It's always cute when NFL fans gag on the salary figures of their favorite commissioner, as if public perception of his job performance has the slightest to do with how his bosses view and pay him. (They viewed him well enough to pay out $34.1 million in 2014, according to the league's tax returns.)
You're absolutely right about Roger Goodell's inconsistent discipline. Your distaste of his Deflategate crusade is understood. And you're certainly justified in wondering why he would compare the risk of sitting on the couch to the risk of head injuries, as he did earlier this month an his annual Super Bowl news conference.
But in this case, you have to put aside what NFL owners clearly see as periphery issues and focus on what has really happened. What we've seen is a CEO paid for delivering significant revenue growth -- or, at least being in charge when it happened -- over a relatively short period of time. It's a continuation of the owners' delight with their 2011 collective bargaining agreement (CBA), an agreement that has helped their revenue soar --- and Goodell's compensation along with it.
Since Goodell shepherded in the CBA, ending an offseason lockout of players, league revenues have grown by about $800 million per year.
CNN Money projected total NFL revenues at $13 billion for 2015. They were at $9 billion around the time of the new CBA. Goodell's compensation has reflected that growth.
In addition, former NFL player Sean Gilbert -- who lost a vote last year to be the executive director of the NFL Players Association -- has calculated that the CBA will short players $10 billion that they would have received under the previous CBA. Instead, according to Gilbert, that money will shift to owners.
From 2006-10, Goodell received $38 million in compensation, including $11.6 million in 2010. After the CBA was approved, giving the league 10 years of relative cost certainty, his salary more than doubled to $29.5 million in 2011. In fact, during the first four years of the CBA, Goodell has received $142 million -- mostly in bonuses.

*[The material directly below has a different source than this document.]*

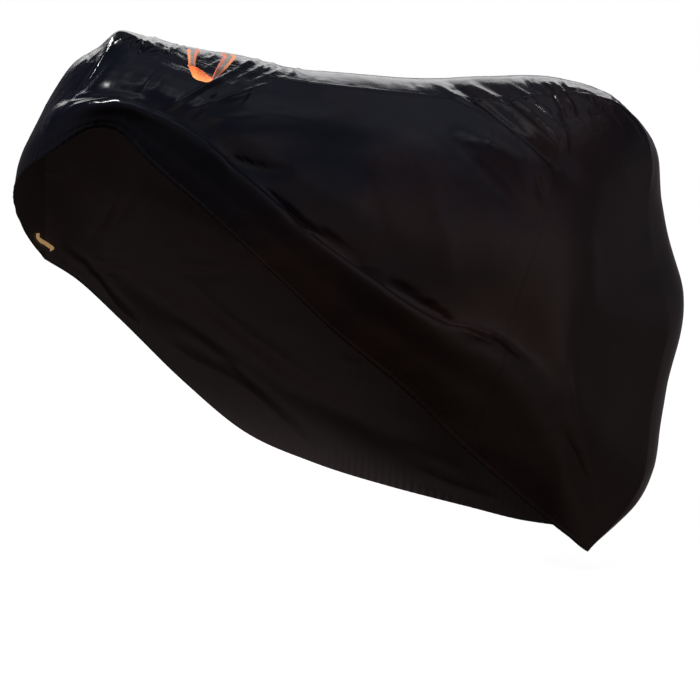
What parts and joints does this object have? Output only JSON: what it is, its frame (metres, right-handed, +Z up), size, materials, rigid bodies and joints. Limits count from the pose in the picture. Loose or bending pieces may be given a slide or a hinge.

You might not like it, or agree with it, or be able to so much as conceive of earning $142.7 million to be the commissioner of football. Even President Obama struggles with it, having told GQ Magazine last fall that "I cannot believe that the commissioner of football gets paid $44 million a year," referring to Goodell's 2012 salary.
But Obama understands why -- "They’re making a profit," he said, "and I think that's what the owners are most concerned with" -- and so should you. It's easier to understand than it is to accept, but so it goes with life.
Alas, we won't be able to conduct this fun exercise again. The league office is converting its status from tax-exempt to taxable, and thus will no longer be required to make its tax return public. None of us -- not even the President of the United States -- will have to stress out over it any longer. Money begets money, at least when you're in charge.